Modern schooling avoids ambiguity. It prefers standardisation. Multiple-choice tests, learning objectives, and exam boards all conspire to reduce learning to recognition and reproduction. Paulo Freire in Pedagogy of the Oppressed called this the “banking model” of education, where knowledge is deposited into passive recipients. Discipleship requires the opposite. It requires what Freire called conscientisation — the awakening of critical consciousness through dialogue and action.

Independence cannot be tested by filling in blanks. It emerges when students face real problems with no certain outcome. Medieval monastic schools knew this. Students debated in the disputatio, where positions had to be argued and defended. Renaissance humanists revived it, encouraging learners to imitate, then question, then surpass their masters. Christ’s discipleship belongs to the same lineage. It assumes that independence is the end of education, not obedience.

The master who practises what he teaches

Another essential feature of discipleship is that the master embodies the practice. Christ himself was steeped in the Jewish tradition before he began his public ministry. His authority came from practice, not position.

Modern schools often invert this. Teachers are frequently hired without sustained mastery of the disciplines they teach. A history teacher may never have produced original historical research. An art teacher may never have practised art as a profession. A literature teacher may rarely have written outside of assignments. This is not to discredit teachers, many of whom work heroically within the system, but to note the structural weakness.

In apprenticeship systems, authority flows from embodied mastery. A blacksmith, a joiner, a scholar, or a musician earns the right to teach because they practise. Their craft is visible in their hands and eyes. Students imitate a living example, not a bureaucratic role.

Small, local mentorship resists the flattening of authority that bureaucratic systems demand. It restores weight to teaching by grounding it in lived practice. It creates not functionaries but masters who embody their discipline.

Apprenticeship and the return of real work

What would schooling look like if it borrowed from discipleship? For a start, it would release adolescents from the claustrophobic schedules that attempt to fill every hour with planned activity. Instead of constant timetables, students would have blocks of time for apprenticeships in real settings: an artisan’s workshop, a design studio, a community project, or a research laboratory.

Assessment would not be private and abstract. It would be public and practical. Students would demonstrate competence by producing work visible to others: an object, a performance, a public service. Failure would be genuine but also reparable. Apprentices would learn through correction, not by chasing arbitrary grades.

The medieval guilds practised this. Apprentices worked under masters for years before presenting a masterpiece, literally a work to be judged by peers. This system produced not only skills but identity: one was a carpenter, a mason, a painter, not merely a certificate-holder.

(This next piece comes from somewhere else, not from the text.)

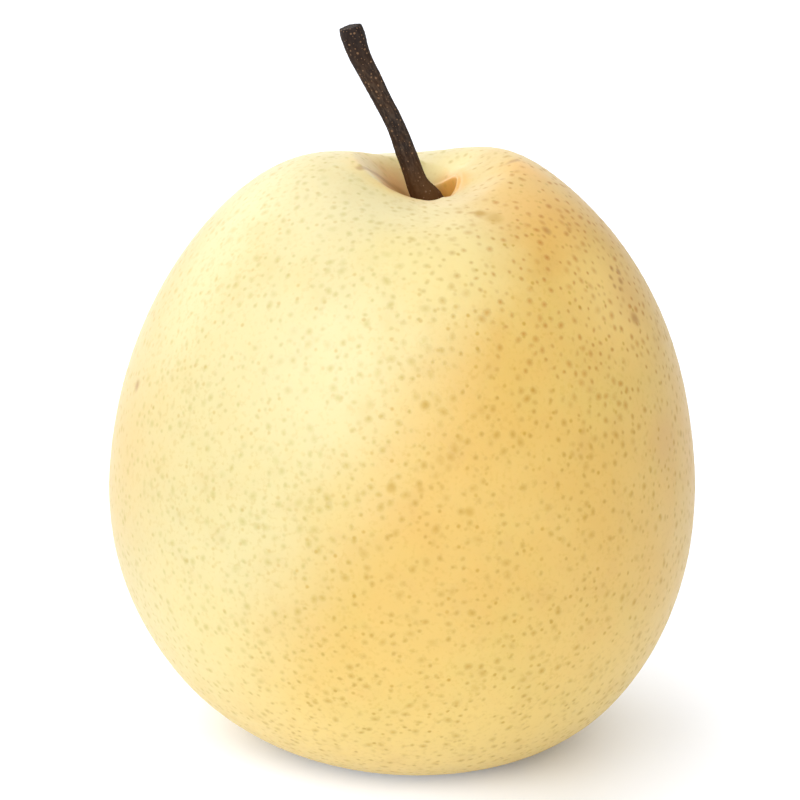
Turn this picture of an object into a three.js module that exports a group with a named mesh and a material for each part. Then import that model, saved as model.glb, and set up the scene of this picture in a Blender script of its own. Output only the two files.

Modern education could revive such practices. Imagine fifteen-year-olds spending months in apprenticeships, testing themselves against real demands. Imagine them producing work that their communities could see and respond to. This would form character and competence far more deeply than endless exams.

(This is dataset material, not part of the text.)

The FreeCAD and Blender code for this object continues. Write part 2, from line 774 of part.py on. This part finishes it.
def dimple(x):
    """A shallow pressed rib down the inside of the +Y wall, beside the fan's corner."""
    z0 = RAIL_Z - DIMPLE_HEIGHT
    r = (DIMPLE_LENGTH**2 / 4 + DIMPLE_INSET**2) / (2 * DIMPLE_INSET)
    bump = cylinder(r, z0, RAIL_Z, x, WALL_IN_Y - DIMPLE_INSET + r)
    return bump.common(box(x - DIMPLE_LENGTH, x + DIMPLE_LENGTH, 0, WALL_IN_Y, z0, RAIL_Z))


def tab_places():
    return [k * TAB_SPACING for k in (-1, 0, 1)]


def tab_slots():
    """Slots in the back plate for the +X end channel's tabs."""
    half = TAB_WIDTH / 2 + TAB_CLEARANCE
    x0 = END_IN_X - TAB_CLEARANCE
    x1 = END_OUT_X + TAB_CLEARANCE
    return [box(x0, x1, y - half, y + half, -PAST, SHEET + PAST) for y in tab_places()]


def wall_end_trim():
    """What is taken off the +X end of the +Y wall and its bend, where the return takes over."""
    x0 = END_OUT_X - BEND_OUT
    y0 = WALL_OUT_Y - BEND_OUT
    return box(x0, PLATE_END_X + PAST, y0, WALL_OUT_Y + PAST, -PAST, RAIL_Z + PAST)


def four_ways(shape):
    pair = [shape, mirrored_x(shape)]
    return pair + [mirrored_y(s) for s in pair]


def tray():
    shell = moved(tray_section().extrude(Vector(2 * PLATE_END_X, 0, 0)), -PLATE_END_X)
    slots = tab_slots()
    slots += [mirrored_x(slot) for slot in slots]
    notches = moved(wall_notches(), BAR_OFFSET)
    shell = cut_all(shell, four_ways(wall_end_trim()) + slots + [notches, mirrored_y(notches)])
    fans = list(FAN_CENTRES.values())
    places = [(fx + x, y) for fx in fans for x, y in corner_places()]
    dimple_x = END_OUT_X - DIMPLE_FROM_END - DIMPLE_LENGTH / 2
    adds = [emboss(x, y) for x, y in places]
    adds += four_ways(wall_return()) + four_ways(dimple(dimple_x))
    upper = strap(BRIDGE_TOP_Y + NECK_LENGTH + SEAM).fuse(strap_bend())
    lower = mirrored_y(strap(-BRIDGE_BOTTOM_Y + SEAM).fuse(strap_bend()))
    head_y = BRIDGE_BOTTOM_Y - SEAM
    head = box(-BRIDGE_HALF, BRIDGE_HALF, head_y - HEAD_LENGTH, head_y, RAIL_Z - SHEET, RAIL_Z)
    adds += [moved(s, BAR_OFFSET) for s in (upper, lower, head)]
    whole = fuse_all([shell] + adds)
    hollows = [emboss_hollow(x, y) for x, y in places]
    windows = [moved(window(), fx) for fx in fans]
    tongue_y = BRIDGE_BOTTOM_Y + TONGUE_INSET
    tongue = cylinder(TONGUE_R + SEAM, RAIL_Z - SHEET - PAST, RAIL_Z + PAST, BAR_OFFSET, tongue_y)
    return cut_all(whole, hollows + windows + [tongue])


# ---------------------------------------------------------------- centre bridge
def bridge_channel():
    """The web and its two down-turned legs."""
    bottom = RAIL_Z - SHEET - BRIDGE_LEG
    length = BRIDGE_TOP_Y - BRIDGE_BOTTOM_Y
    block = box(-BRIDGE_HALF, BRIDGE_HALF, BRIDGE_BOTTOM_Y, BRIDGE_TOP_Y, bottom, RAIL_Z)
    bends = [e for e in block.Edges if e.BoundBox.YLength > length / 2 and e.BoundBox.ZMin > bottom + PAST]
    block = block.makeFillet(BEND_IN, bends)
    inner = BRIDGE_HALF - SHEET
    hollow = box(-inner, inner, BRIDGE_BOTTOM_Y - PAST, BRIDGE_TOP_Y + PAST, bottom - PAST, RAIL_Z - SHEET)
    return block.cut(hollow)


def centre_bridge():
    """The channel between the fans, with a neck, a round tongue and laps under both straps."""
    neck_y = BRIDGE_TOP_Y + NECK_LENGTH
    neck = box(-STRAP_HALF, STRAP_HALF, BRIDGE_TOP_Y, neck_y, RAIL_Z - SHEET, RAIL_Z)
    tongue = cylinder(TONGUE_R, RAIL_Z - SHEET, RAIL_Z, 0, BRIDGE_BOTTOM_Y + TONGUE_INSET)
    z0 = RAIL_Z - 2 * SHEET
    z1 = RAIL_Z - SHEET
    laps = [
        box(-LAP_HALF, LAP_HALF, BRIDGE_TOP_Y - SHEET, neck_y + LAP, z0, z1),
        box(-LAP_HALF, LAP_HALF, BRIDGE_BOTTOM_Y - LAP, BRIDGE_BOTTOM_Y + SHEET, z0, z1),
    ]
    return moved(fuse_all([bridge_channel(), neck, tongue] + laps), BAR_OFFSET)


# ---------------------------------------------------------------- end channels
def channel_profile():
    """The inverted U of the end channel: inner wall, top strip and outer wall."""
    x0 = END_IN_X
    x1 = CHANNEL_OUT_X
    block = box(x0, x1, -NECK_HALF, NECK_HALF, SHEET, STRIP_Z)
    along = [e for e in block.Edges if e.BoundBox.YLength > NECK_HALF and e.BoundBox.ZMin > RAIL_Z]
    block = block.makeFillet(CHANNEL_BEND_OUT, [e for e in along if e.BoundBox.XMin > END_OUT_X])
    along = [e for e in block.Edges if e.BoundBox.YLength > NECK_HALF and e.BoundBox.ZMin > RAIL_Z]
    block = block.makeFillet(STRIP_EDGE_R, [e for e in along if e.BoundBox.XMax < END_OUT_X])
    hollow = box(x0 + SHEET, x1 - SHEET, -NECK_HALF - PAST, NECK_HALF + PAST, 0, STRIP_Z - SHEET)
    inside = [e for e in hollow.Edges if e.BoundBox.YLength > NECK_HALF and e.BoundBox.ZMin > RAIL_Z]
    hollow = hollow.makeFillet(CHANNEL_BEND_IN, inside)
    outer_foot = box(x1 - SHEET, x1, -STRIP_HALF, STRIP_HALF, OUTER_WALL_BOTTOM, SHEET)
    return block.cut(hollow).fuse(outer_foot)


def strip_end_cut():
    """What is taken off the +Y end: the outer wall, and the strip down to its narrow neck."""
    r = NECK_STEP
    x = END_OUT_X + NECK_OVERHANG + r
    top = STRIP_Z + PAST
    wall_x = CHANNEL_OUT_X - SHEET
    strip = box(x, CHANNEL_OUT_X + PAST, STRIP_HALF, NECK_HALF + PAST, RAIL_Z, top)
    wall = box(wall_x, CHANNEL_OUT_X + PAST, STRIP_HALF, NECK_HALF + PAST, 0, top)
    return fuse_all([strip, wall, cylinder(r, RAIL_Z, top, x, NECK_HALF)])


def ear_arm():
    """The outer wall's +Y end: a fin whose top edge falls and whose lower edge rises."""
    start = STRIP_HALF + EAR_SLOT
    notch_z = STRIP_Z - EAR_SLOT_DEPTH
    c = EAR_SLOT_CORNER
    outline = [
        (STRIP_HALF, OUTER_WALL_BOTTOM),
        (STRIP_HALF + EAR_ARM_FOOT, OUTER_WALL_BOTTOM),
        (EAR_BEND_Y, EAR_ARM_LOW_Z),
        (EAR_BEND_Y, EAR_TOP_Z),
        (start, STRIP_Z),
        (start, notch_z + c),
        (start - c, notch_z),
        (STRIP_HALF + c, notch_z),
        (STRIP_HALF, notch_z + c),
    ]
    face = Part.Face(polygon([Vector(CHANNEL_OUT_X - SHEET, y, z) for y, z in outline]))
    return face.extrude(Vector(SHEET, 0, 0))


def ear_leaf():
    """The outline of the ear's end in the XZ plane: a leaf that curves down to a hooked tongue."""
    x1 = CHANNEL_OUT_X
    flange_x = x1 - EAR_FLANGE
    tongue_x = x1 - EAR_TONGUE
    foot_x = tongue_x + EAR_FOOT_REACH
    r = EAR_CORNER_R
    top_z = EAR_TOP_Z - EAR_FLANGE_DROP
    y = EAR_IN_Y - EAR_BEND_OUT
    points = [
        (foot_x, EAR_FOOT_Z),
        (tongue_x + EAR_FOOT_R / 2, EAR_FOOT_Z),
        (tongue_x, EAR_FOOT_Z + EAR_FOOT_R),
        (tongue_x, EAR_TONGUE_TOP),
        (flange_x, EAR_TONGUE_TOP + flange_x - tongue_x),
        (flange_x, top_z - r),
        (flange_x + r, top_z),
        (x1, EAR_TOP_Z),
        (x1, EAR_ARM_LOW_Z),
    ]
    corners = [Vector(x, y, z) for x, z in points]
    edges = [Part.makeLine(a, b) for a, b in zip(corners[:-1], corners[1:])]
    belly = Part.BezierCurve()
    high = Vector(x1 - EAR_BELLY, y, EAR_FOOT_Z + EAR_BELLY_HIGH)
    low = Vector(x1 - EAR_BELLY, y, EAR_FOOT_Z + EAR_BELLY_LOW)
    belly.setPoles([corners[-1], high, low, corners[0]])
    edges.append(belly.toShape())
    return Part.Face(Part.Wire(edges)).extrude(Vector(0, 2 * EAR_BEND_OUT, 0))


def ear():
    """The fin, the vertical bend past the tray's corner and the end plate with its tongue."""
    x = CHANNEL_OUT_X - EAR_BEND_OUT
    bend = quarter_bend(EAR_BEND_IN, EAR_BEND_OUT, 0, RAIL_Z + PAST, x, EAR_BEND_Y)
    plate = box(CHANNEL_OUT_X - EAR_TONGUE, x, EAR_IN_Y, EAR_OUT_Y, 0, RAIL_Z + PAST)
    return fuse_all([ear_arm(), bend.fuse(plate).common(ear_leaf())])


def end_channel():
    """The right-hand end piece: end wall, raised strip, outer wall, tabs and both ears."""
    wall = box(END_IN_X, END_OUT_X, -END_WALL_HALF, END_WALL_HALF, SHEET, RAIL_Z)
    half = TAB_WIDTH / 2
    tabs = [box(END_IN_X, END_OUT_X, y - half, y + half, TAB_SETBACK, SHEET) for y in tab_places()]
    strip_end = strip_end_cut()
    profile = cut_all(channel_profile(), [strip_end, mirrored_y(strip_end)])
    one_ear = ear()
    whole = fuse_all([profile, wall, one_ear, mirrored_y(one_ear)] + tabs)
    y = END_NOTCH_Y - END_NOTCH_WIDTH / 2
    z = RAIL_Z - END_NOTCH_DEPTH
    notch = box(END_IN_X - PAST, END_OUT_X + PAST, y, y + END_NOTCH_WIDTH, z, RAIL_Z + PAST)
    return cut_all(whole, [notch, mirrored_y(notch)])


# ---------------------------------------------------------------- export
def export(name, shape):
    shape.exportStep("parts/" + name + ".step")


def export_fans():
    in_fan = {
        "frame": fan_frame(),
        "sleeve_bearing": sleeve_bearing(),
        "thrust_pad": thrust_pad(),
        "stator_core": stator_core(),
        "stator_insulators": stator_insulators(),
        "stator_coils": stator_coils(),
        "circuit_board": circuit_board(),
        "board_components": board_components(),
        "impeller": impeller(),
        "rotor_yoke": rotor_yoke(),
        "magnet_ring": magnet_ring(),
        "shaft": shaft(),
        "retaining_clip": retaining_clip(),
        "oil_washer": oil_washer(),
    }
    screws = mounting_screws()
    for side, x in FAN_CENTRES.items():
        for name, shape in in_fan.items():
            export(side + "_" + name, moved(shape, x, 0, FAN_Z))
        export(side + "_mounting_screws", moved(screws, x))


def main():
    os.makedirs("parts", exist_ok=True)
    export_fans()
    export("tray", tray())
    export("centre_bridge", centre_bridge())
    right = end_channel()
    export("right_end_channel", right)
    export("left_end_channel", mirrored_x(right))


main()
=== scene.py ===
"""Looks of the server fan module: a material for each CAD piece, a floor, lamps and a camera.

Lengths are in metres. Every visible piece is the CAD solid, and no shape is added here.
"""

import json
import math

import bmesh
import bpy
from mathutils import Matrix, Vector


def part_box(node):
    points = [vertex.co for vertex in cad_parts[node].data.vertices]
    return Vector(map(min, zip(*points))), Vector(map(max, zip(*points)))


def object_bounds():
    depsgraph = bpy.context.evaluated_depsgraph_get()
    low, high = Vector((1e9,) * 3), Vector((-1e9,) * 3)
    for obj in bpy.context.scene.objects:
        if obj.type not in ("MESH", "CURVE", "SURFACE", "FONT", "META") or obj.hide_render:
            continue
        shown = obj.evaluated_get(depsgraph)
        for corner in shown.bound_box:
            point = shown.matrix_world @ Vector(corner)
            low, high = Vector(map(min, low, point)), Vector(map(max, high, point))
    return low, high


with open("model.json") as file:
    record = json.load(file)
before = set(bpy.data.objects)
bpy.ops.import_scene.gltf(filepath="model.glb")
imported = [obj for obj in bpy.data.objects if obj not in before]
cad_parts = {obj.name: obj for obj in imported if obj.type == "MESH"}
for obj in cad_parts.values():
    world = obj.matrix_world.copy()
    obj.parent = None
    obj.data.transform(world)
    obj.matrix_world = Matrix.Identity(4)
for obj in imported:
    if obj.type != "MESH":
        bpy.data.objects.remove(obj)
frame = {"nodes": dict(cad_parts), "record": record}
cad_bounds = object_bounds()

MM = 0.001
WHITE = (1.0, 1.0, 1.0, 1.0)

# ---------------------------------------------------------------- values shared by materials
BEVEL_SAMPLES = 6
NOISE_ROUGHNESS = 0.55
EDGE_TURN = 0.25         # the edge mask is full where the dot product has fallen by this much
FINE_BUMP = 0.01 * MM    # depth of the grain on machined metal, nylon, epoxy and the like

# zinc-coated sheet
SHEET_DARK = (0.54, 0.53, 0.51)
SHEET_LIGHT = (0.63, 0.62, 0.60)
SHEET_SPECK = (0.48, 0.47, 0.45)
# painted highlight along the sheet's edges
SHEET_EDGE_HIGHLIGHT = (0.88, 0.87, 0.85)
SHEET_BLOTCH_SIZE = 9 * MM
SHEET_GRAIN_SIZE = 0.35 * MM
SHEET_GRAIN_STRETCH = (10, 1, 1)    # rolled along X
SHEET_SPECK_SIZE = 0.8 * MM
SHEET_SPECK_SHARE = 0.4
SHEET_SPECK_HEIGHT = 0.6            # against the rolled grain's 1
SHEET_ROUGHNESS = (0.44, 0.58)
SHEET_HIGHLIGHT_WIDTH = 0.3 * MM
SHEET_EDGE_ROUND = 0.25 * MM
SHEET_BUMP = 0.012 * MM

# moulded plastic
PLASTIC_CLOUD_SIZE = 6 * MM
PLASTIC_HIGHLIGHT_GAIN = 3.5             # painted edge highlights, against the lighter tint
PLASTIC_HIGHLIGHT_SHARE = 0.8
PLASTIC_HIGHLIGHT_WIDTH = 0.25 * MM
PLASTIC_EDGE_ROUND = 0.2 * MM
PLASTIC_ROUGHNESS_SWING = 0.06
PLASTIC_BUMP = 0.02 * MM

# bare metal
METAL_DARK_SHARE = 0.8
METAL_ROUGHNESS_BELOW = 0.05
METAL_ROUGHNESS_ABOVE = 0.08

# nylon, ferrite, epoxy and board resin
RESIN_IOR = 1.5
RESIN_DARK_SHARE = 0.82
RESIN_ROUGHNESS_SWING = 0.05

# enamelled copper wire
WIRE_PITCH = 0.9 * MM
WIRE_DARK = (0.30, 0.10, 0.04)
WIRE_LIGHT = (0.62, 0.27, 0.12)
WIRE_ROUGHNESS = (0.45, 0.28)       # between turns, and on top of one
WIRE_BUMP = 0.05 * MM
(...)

Solitude, testing, and the inner life

Modern schooling fears solitude. It packs students into crowded classrooms, fills every hour with noise, and subjects them to constant surveillance. Yet solitude is essential for calling. It is in silence that the inner summons is heard. It is in solitude that one confronts limits, doubts, and the stirrings of moral imagination.

The Romantic poets knew this. Wordsworth wrote of the “wise passiveness” of solitude in nature. The Desert Fathers of early Christianity sought solitude in the wilderness as the ground of spiritual discipline. Even the Enlightenment valued solitary study, the long hours at a desk that trained both intellect and patience.

Our schools eliminate solitude. Homework is busy work, not reflection. Devices destroy silence. The young are never alone with their thoughts. The result is generations who are uncomfortable in their own company and who confuse constant activity with meaning.

The state, the school, and the danger of monopoly

There is a political truth here. Schooling is not neutral. Large centralised systems form loyalty to abstract authority. They cannot tolerate serious rivals such as family, tradition, local custom, or faith. Discipleship, by contrast, is small, local, and diverse. It does not scale easily.

That is why modern states prefer large standardised schooling. As historian Eugen Weber showed in Peasants into Frenchmen, mass education in nineteenth-century France was explicitly designed to break local loyalties and create citizens loyal to the nation-state. Similar processes occurred in Prussia, Britain, and the United States. Schools were instruments of centralisation.

If we want citizens rather than compliant units, we must decentralise. Authority, assessment, and responsibility should not be monopolised by the state. Communities should host apprenticeships. Local masters should certify competence. Families and traditions should be partners rather than enemies of learning.

Conclusion: invite, not herd

Discipleship is not a nostalgic escape. It is a demanding, uncomfortable alternative to the managerial factories we call schools. It asks more of teachers and students alike. It risks chaos in exchange for character. It trusts the interior life instead of policing it.

If we want people who can stand alone, love honestly, and labour wisely, we must begin to invite rather than to herd. Give adolescents time to hear themselves. Give them mentors who practise the disciplines they teach. Give them work that matters. Stop confusing constant surveillance with education.

You may choose to believe that the current system evolved by accident. That is your right, right up to the moment the men with nets come to take you away. Or you can begin to relearn what discipleship has taught for two thousand years: that human formation is not measured by predictable outputs, but by the courage to follow a calling and the patience to master a craft.

References

  • Illich, Ivan. Deschooling Society. Harper & Row, 1971.
  • Gatto, John Taylor. Dumbing Us Down: The Hidden Curriculum of Compulsory Schooling. New Society Publishers, 1992.
  • Freire, Paulo. Pedagogy of the Oppressed. Continuum, 1970.
  • Weber, Eugen. Peasants into Frenchmen: The Modernization of Rural France, 1870–1914. Stanford University Press, 1976.
  • Froebel, Friedrich. The Education of Man. D. Appleton and Company, 1885.
  • Wordsworth, William. The Prelude. 1850 edition.